→ WORK TO COMPLETE
Extract the full set of records that follows, word for word.

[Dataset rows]
※

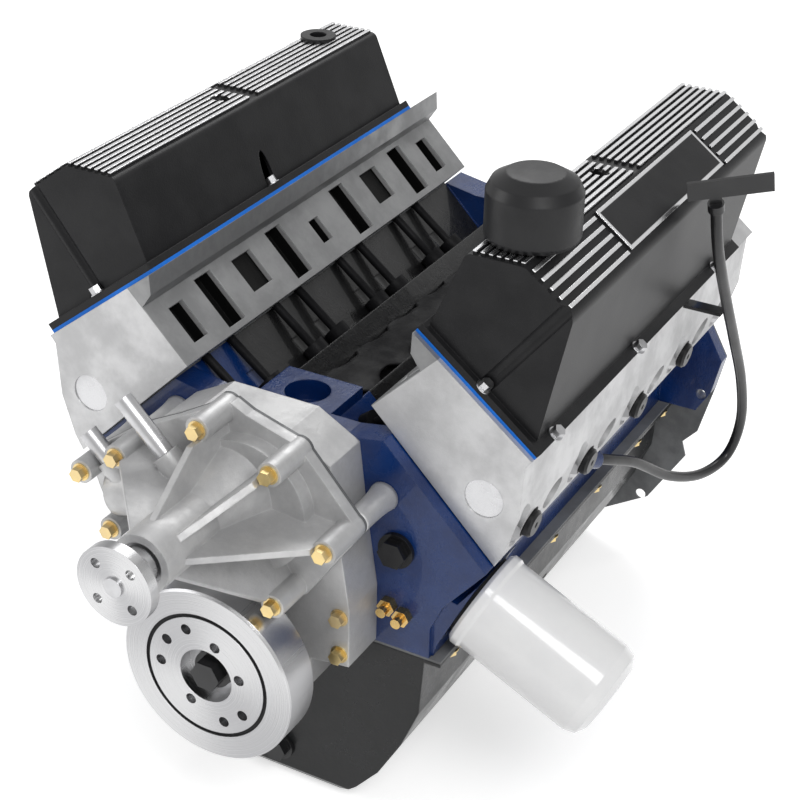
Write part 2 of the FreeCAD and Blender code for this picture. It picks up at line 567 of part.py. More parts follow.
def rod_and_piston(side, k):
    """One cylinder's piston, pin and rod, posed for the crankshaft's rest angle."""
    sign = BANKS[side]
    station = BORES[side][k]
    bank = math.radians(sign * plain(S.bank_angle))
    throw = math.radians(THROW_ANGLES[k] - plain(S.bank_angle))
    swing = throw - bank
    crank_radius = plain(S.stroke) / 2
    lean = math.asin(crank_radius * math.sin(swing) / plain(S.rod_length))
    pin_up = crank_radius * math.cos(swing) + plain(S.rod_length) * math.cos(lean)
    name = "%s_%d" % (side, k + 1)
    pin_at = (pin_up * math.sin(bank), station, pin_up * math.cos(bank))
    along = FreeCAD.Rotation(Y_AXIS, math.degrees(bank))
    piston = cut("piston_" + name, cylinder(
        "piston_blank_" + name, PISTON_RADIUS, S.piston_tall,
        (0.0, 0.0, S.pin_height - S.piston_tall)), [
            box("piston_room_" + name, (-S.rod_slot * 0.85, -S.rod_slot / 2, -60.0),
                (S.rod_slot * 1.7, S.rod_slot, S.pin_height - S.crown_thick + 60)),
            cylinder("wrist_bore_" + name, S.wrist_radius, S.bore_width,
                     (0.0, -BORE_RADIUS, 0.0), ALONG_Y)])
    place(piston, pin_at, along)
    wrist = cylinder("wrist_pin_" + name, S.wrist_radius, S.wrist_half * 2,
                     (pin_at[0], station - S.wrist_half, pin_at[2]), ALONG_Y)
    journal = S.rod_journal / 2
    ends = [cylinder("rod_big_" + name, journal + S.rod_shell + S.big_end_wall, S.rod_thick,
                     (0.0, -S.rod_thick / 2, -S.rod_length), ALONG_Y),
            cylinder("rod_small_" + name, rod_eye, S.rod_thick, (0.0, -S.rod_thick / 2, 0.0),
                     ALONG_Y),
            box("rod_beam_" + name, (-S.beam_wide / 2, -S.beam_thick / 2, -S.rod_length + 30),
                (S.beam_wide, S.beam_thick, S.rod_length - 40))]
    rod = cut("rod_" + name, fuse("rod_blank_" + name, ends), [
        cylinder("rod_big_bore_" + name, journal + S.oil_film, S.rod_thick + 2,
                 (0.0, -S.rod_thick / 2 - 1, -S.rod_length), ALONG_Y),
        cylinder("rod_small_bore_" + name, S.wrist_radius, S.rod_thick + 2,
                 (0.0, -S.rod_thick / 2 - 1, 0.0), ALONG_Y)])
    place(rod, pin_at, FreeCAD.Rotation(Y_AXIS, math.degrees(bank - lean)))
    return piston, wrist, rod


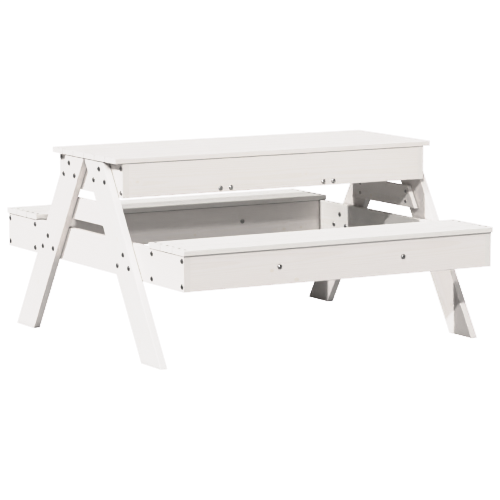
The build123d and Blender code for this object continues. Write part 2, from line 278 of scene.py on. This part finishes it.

※

→ ANSWER TO THE EXERCISE
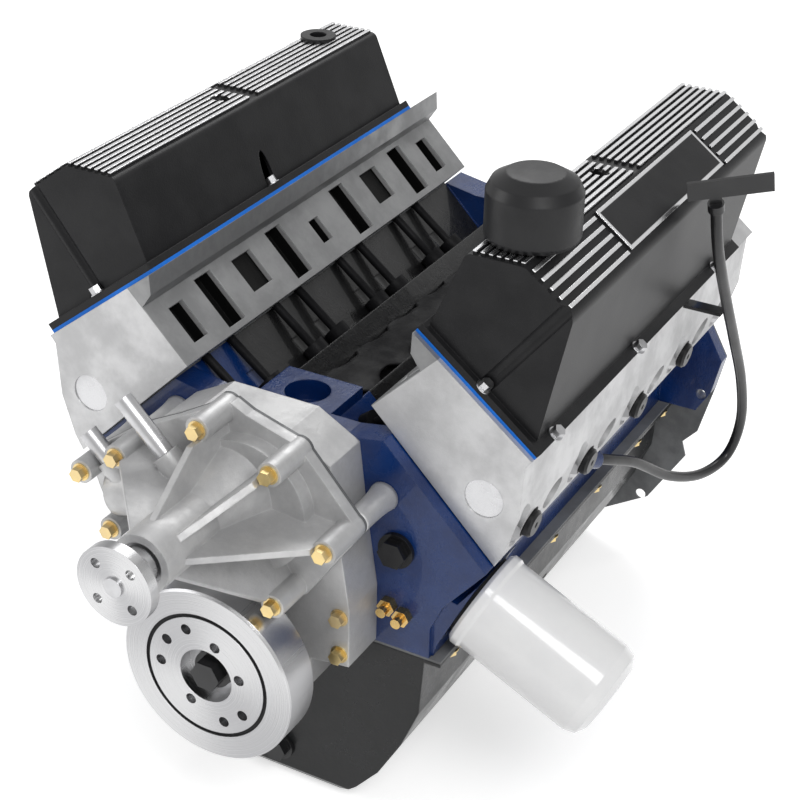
Write part 2 of the FreeCAD and Blender code for this picture. It picks up at line 567 of part.py. More parts follow.
def rod_and_piston(side, k):
    """One cylinder's piston, pin and rod, posed for the crankshaft's rest angle."""
    sign = BANKS[side]
    station = BORES[side][k]
    bank = math.radians(sign * plain(S.bank_angle))
    throw = math.radians(THROW_ANGLES[k] - plain(S.bank_angle))
    swing = throw - bank
    crank_radius = plain(S.stroke) / 2
    lean = math.asin(crank_radius * math.sin(swing) / plain(S.rod_length))
    pin_up = crank_radius * math.cos(swing) + plain(S.rod_length) * math.cos(lean)
    name = "%s_%d" % (side, k + 1)
    pin_at = (pin_up * math.sin(bank), station, pin_up * math.cos(bank))
    along = FreeCAD.Rotation(Y_AXIS, math.degrees(bank))
    piston = cut("piston_" + name, cylinder(
        "piston_blank_" + name, PISTON_RADIUS, S.piston_tall,
        (0.0, 0.0, S.pin_height - S.piston_tall)), [
            box("piston_room_" + name, (-S.rod_slot * 0.85, -S.rod_slot / 2, -60.0),
                (S.rod_slot * 1.7, S.rod_slot, S.pin_height - S.crown_thick + 60)),
            cylinder("wrist_bore_" + name, S.wrist_radius, S.bore_width,
                     (0.0, -BORE_RADIUS, 0.0), ALONG_Y)])
    place(piston, pin_at, along)
    wrist = cylinder("wrist_pin_" + name, S.wrist_radius, S.wrist_half * 2,
                     (pin_at[0], station - S.wrist_half, pin_at[2]), ALONG_Y)
    journal = S.rod_journal / 2
    ends = [cylinder("rod_big_" + name, journal + S.rod_shell + S.big_end_wall, S.rod_thick,
                     (0.0, -S.rod_thick / 2, -S.rod_length), ALONG_Y),
            cylinder("rod_small_" + name, rod_eye, S.rod_thick, (0.0, -S.rod_thick / 2, 0.0),
                     ALONG_Y),
            box("rod_beam_" + name, (-S.beam_wide / 2, -S.beam_thick / 2, -S.rod_length + 30),
                (S.beam_wide, S.beam_thick, S.rod_length - 40))]
    rod = cut("rod_" + name, fuse("rod_blank_" + name, ends), [
        cylinder("rod_big_bore_" + name, journal + S.oil_film, S.rod_thick + 2,
                 (0.0, -S.rod_thick / 2 - 1, -S.rod_length), ALONG_Y),
        cylinder("rod_small_bore_" + name, S.wrist_radius, S.rod_thick + 2,
                 (0.0, -S.rod_thick / 2 - 1, 0.0), ALONG_Y)])
    place(rod, pin_at, FreeCAD.Rotation(Y_AXIS, math.degrees(bank - lean)))
    return piston, wrist, rod


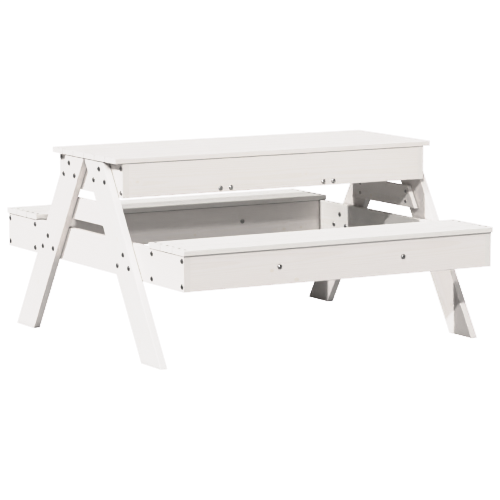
The build123d and Blender code for this object continues. Write part 2, from line 278 of scene.py on. This part finishes it.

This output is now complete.